Coercion is also being adopted in the mission to initiate practice and sustain toilet usage. In Bhagalpur and Khagaria, complaints about the administration’s coercive attitude to forcefully attain and thereafter sustain the ODF status were found. Few ways of coercion reported were the imposition of fines and the authorities threatening people. The Wire also reported about similar ways adopted to stop open defecation. The report listed three types of coercive state actions: some households were threatened that their government benefits would be stopped, some people were barred from defecating in the open, and in some cases, they were threatened with fines.

SBM, through community-led total sanitation approach, has aimed towards the demand-supply aspect of toilet construction. However, it has failed to consider the caste and religion facet. Also, the construction of toilets cannot be justified with the usage of it because, in Indian culture, OD is widely accepted as a normal practice. Although the government emphasizes the importance of BCC/IEC (Behavior Change Communities/Information, Education, Communication), the majority of the budget is allocated to toilet construction in households, whereas BCC/IEC is allocated only 15%. Research has shown that countries like Bangladesh and Vietnam managed to yield notable success in fighting OD by singularly focusing on behaviour change.

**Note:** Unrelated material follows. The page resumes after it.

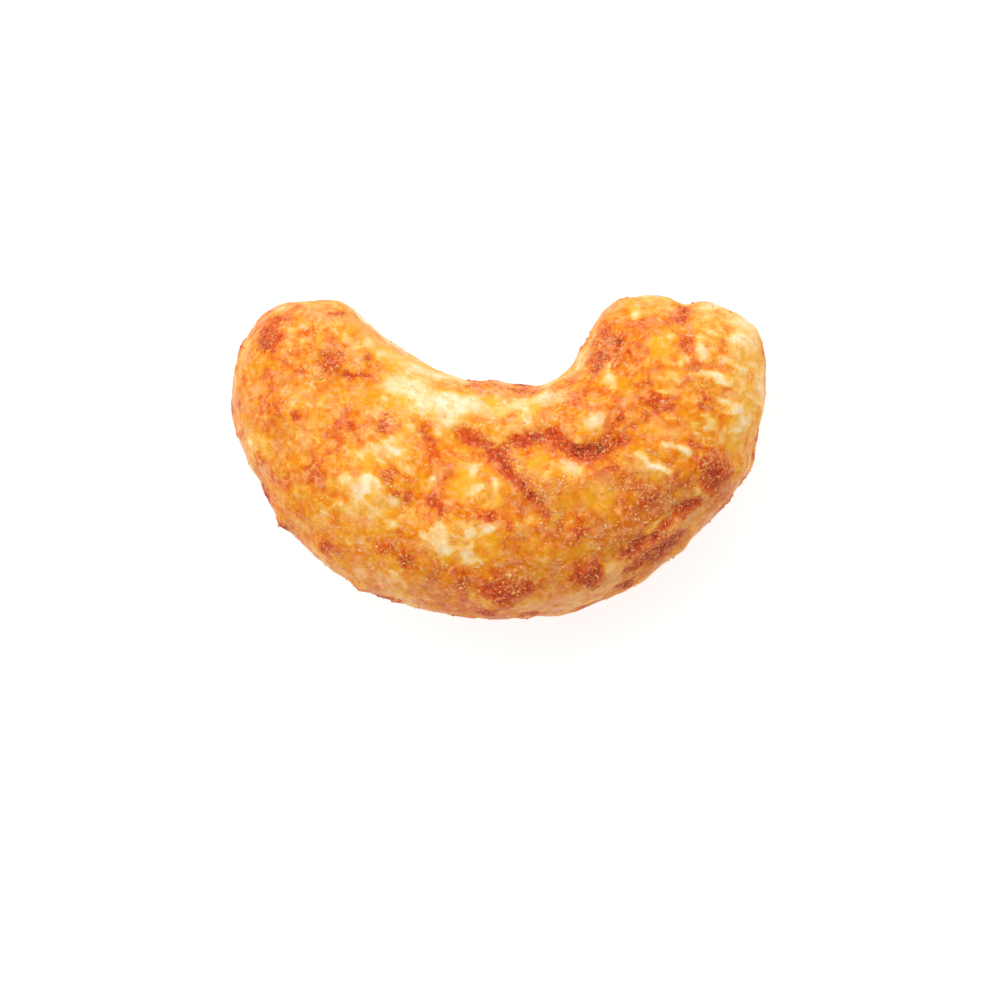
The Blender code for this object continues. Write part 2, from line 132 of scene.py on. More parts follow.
CREAM_AND_EDGE_LIGHT_MARKS = (
    dabs(
        (-10.3, 3.2, 0.42, 0.5), (-9.9, 2.65, 0.38, 0.65), (-8.6, 2.7, 0.35, 0.5), (-6.3, 5.6, 0.38, 0.8),
        (-7.4, 5.9, 0.2, 0.35), (-5.0, 3.5, 0.75, 0.8), (-4.2, 3.3, 0.7, 0.8), (-11.4, 0.7, 0.45, 0.6),
        (-12.1, 0.8, 0.3, 0.6), (-5.2, 0.9, 0.35, 0.8), (-6.0, 0.45, 0.4, 0.6), (-6.3, -1.2, 0.42, 1.0),
        (-7.5, -1.2, 0.45, 0.7), (-6.7, -1.7, 0.4, 0.7), (-5.0, -2.15, 0.35, 0.7), (-6.1, -2.7, 0.4, 0.5),
        (-4.9, 0.3, 0.4, 0.6), (-4.9, -3.3, 0.3, 0.6), (-2.5, 2.55, 0.55, 1.0), (-1.9, 2.4, 0.5, 1.0),
        (-1.2, 2.75, 0.5, 0.8), (1.2, 2.7, 0.5, 0.7), (2.3, 3.0, 0.35, 0.8), (-3.6, 2.6, 0.6, 0.7),
        (-0.2, -1.2, 0.4, 0.8), (-1.0, -1.45, 0.4, 0.8), (-1.2, -0.6, 0.35, 0.7), (-3.2, -1.1, 0.16, 1.0),
        (0.8, -0.5, 0.25, 0.7), (3.6, -0.5, 0.6, 0.9), (2.3, -0.9, 0.35, 0.6), (-2.9, -3.6, 0.55, 1.0),
        (-3.6, -3.8, 0.35, 0.8), (-2.7, -4.4, 0.5, 0.9), (-1.6, -4.6, 0.45, 0.9), (-1.3, -3.6, 0.38, 0.9),
        (-0.6, -3.35, 0.35, 0.8), (1.5, -3.1, 0.35, 0.7), (6.7, 6.9, 0.3, 0.8), (8.3, 5.8, 0.4, 0.6),
        (8.7, 4.4, 0.25, 0.8), (4.6, 1.8, 0.45, 1.0), (4.2, 1.5, 0.3, 0.6), (5.0, 2.0, 0.25, 0.6),
        (10.2, 1.4, 0.32, 0.7), (11.4, 5.7, 0.45, 0.7), (11.8, 6.4, 0.6, 0.7), (10.0, 7.2, 0.5, 0.6),
        (8.5, 3.5, 0.35, 0.4), (9.6, -1.5, 0.25, 0.6), (-10.0, 6.05, 0.3, 0.5), (-2.9, 1.1, 0.25, 0.6),
        (7.9, 0.65, 0.22, 0.8), (2.7, 1.9, 0.3, 0.5), (0.5, 1.5, 0.35, 0.5), (3.4, 1.4, 0.3, 0.6),
        (2.5, -2.3, 0.3, 0.3), (-2.6, 1.75, 0.55, 0.8), (-3.6, 1.9, 0.45, 0.5), (-6.6, 2.8, 0.45, 0.4),
        (-6.8, 5.4, 0.35, 0.5), (-9.5, 6.3, 0.35, 0.45), (-10.4, 7.1, 0.4, 0.3), (-5.7, -1.4, 0.4, 0.4),
        (-5.6, -2.6, 0.5, 0.4), (-8.2, -2.5, 0.6, 0.4), (-6.5, -4.2, 0.5, 0.5), (-6.5, -5.4, 0.6, 0.35),
        (-5.0, -5.6, 0.5, 0.45), (-0.8, -0.4, 0.4, 0.45), (-0.1, 0.85, 0.35, 0.5), (1.4, 2.0, 0.4, 0.45),
        (-2.0, -3.2, 0.4, 0.5), (-1.0, -4.8, 0.7, 0.4), (0.5, -2.8, 0.4, 0.35), (2.8, -4.6, 0.6, 0.25),
        (3.4, -3.1, 0.4, 0.3), (2.9, -0.3, 0.6, 0.2), (6.1, 1.3, 0.4, 0.35), (7.0, 1.4, 0.4, 0.35),
        (5.4, -5.4, 0.4, 0.3), (10.0, 6.0, 0.6, 0.4), (9.7, 5.0, 0.35, 0.4), (10.6, 4.4, 0.6, 0.4),
        (10.0, 3.5, 0.4, 0.25), (10.0, 1.7, 0.5, 0.25), (-9.2, 2.55, 0.35, 0.3), (-10.8, 2.9, 0.4, 0.25),
        (-12.0, -0.4, 0.3, 0.7), (-9.8, -2.2, 0.5, 0.2), (7.3, 6.7, 0.4, 0.2), (3.0, -6.5, 0.7, 0.2),
        (-9.9, 3.8, 0.3, 0.4), (-9.2, 6.1, 0.5, 0.25), (-4.8, 3.2, 0.45, 0.25), (-2.3, 2.9, 0.7, 0.35),
        (-2.3, 1.4, 0.4, 0.45), (-0.1, 2.8, 0.4, 0.35), (1.4, 1.6, 0.4, 0.3), (-5.7, 0.7, 0.4, 0.3),
        (-7.2, 0.6, 0.4, 0.2), (-5.8, -1.4, 0.4, 0.4), (-3.3, -1.4, 0.4, 0.5), (-7.2, -2.4, 0.8, 0.3),
        (-9.4, -1.0, 0.5, 0.25), (-1.3, -2.3, 0.4, 0.35), (-1.6, -3.0, 0.4, 0.35), (-4.8, -5.5, 0.5, 0.3),
        (-8.3, -4.4, 0.6, 0.25), (3.3, -0.5, 0.5, 0.3), (1.8, -2.1, 0.4, 0.2), (4.3, -2.3, 0.5, 0.2),
        (9.6, 5.1, 0.45, 0.3), (10.0, 6.6, 0.4, 0.3), (12.0, 5.3, 0.6, 0.3), (11.5, 3.8, 0.6, 0.25),
        (12.7, 3.0, 0.7, 0.5), (11.7, 1.7, 0.6, 0.3), (5.2, 3.7, 0.35, 0.3), (3.8, 4.5, 0.35, 0.5),
        (-4.7, 3.3, 0.5, 0.3), (-4.6, 2.2, 0.5, 0.3), (-2.5, 2.4, 0.6, 0.3), (8.7, 7.8, 0.4, 0.6),
        (1.6, -6.7, 0.6, 0.3), (5.5, -5.2, 0.4, 0.25), (8.4, -2.9, 0.35, 0.25), (-10.4, 7.2, 0.4, 0.3),
        (-9.2, 7.2, 0.6, 0.2), (-1.8, 1.3, 0.4, 0.3), (-4.8, -4.5, 0.4, 0.3), (-6.5, -5.7, 0.4, 0.25),
        (-9.0, -4.1, 0.5, 0.2), (-0.4, -6.8, 0.5, 0.3), (2.8, -6.6, 0.6, 0.25), (6.4, 1.4, 0.5, 0.3),
        (5.3, 3.6, 0.35, 0.25), (9.2, 5.9, 0.5, 0.3), (10.8, 7.4, 0.6, 0.35), (9.6, 1.6, 0.5, 0.3),
        (11.5, 3.8, 0.7, 0.2), (8.4, -2.7, 0.5, 0.2), (3.7, -3.1, 0.4, 0.25), (6.2, -4.9, 0.6, 0.2),
        # The dabs at (7.4, 7.9) and (10.6, 7.3) are painted light on the right horn's upper edge.
        (-1.7, 3.6, 0.4, 0.4), (-10.4, 7.0, 0.5, 0.3), (7.4, 7.9, 0.6, 0.4), (10.6, 7.3, 0.5, 0.3),
        (9.8, 6.6, 0.4, 0.2), (8.8, 6.0, 0.4, 0.25), (9.8, 4.6, 0.4, 0.35), (-9.1, 2.4, 0.5, 0.3),
        (-8.0, 4.6, 0.6, 0.25), (-10.0, -2.2, 0.5, 0.2), (-8.5, -2.4, 0.5, 0.2), (-5.4, -1.7, 0.4, 0.35),
        (-0.9, -1.9, 0.5, 0.35), (-0.8, -3.0, 0.5, 0.35), (5.2, -5.4, 0.5, 0.3), (0.7, -7.1, 0.5, 0.3),
        (3.9, -7.4, 0.5, 0.3), (9.5, 1.0, 0.4, 0.35), (11.3, 1.6, 0.7, 0.3), (5.2, 3.5, 0.4, 0.3),
        (2.0, 1.5, 0.5, 0.2), (-2.2, 1.2, 0.5, 0.25), (-0.7, 0.8, 0.4, 0.3), (-4.3, 1.2, 0.4, 0.3),
        (-7.1, 0.6, 0.4, 0.25), (-7.0, -3.3, 0.5, 0.2), (7.6, 2.6, 0.4, 0.2),
        # The dabs at (-8.8, 7.1), (-12.4, 4.9), (7.5, 7.9), (10.6, 7.3) and (8.6, 7.4) are painted light on
        # the horns' upper edges.
        (-1.7, 3.6, 0.4, 0.5), (-8.8, 7.1, 0.5, 0.3), (-12.4, 4.9, 0.6, 0.4), (7.5, 7.9, 0.7, 0.3),
        (10.6, 7.3, 0.6, 0.3), (8.6, 7.4, 0.4, 0.25), (-9.1, -4.3, 0.5, 0.3), (-10.0, 5.2, 0.3, 0.4),
        (-4.3, 0.7, 0.3, 0.4), (-3.4, 0.4, 0.4, 0.4), (-7.1, -0.3, 0.4, 0.4), (-4.4, -0.7, 0.5, 0.2),
        (3.0, -4.8, 0.4, 0.4), (-0.3, 1.8, 0.4, 0.4), (2.5, 3.5, 0.4, 0.5), (0.7, -7.2, 0.5, 0.3),
        (1.5, -6.8, 0.6, 0.25), (4.0, -7.4, 0.5, 0.3), (8.4, -3.0, 0.5, 0.3), (6.3, -5.1, 0.5, 0.3),
        (11.3, 5.3, 0.5, 0.3), (10.2, 3.5, 0.3, 0.3), (-8.0, -3.3, 0.8, 0.2), (-6.9, -2.5, 0.6, 0.2),
        (-6.0, -4.3, 0.5, 0.2), (-7.0, -3.5, 0.8, 0.2), (-8.0, -1.7, 0.5, 0.2), (1.9, -2.2, 0.3, 0.3),
        (3.4, -3.1, 0.4, 0.2), (-0.6, -5.2, 0.4, 0.25), (7.7, 2.8, 0.4, 0.25), (12.0, 3.2, 0.5, 0.2),
        (7.6, 0.6, 0.3, 0.3), (5.8, 1.3, 0.3, 0.3), (-1.5, 1.4, 0.3, 0.3), (-10.4, -1.3, 0.4, 0.25),
    )
    # Painted light: a pale stroke along the right horn's upper edge.
    + stroke(0.45, 0.4, (9.8, 7.7), (11.0, 7.3), (12.0, 6.6))
    # Painted light: a pale stroke along the left horn's inner edge.
    + stroke(0.40, 1.0, (-7.2, 7.2), (-6.2, 6.4), (-5.0, 5.3), (-4.0, 4.7), (-3.3, 4.3))
    + stroke(0.35, 0.35, (-6.4, 4.3), (-5.4, 4.0), (-4.4, 4.0))
    + stroke(0.35, 0.45, (-5.6, 0.5), (-5.1, -0.2), (-4.3, -0.5))
    # Painted light: a pale stroke along the right horn's outer edge.
    + stroke(0.75, 0.5, (11.7, 6.7), (12.2, 5.4), (12.5, 4.0), (12.6, 3.0), (12.2, 2.2), (11.8, 1.6))
    + stroke(0.30, 0.6, (3.2, 4.2), (3.8, 4.9))
    + stroke(0.22, 0.55, (5.3, 4.4), (5.4, 3.8), (5.5, 3.3))
    + stroke(0.22, 0.5, (9.7, 5.4), (9.7, 4.8))
    + stroke(0.22, 0.5, (9.9, 4.0), (10.5, 3.85), (11.1, 3.6))
    + stroke(0.2, 0.45, (10.7, 2.6), (11.5, 2.3))
    + stroke(0.2, 0.45, (8.1, 1.9), (9.1, 1.8))
    + stroke(0.22, 0.75, (8.2, 0.65), (8.7, 0.5), (9.2, 0.2))
    + stroke(0.22, 0.8, (6.7, 0.15), (7.0, -0.1), (7.2, -0.45), (7.8, -0.55), (8.3, -0.75))
    + stroke(0.20, 0.7, (8.2, -2.7), (7.6, -3.1), (7.1, -3.6))
    # Painted light: pale strokes along the inner edges of the horns and the saddle, which would otherwise
    # shade darker.
    + stroke(0.55, 0.7, (-5.4, 5.0), (-4.2, 4.4), (-3.0, 3.9), (-1.9, 3.8))
    + stroke(0.55, 0.5, (-3.8, 3.2), (-2.2, 2.7), (-0.4, 2.4), (1.5, 2.6), (3.0, 2.9))
    + stroke(0.30, 0.6, (2.3, 3.5), (3.3, 4.0), (4.0, 5.0), (4.7, 6.0))
    # Painted light: pale strokes along the left horn's upper and inner edges and the right horn's outer edge.
    + stroke(0.50, 0.4, (-12.6, 6.2), (-11.6, 7.2), (-10.2, 7.9), (-8.4, 8.0))
    + stroke(0.50, 0.6, (-7.0, 7.3), (-6.0, 6.5), (-5.0, 5.6), (-4.0, 5.0), (-3.2, 4.6))
    + stroke(0.55, 0.4, (12.6, 6.2), (12.9, 4.6), (12.8, 2.8), (12.4, 1.2))
)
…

The toilet-building component of the SBM has taken over as the sole motive of the program. Behavioral and attitudinal change regarding OD is a complex phenomenon and thus needs a holistic approach. The objective of SBM cannot be achieved by threatening and pressurising people or by imposing fines on them. There should also be a stringent audit process to verify the declared ODF villages, and if found wrong, the authorities must be held responsible. Swachh Bharat Mission strived strongly to fulfil the desired toll of toilet construction by 150th birth anniversary of Mahatma Gandhi on October 2 2019; however, the communication tools also need to be used effectively to change people’s attitude towards OD. Only then, we can claim the status of Clean India in front of the world.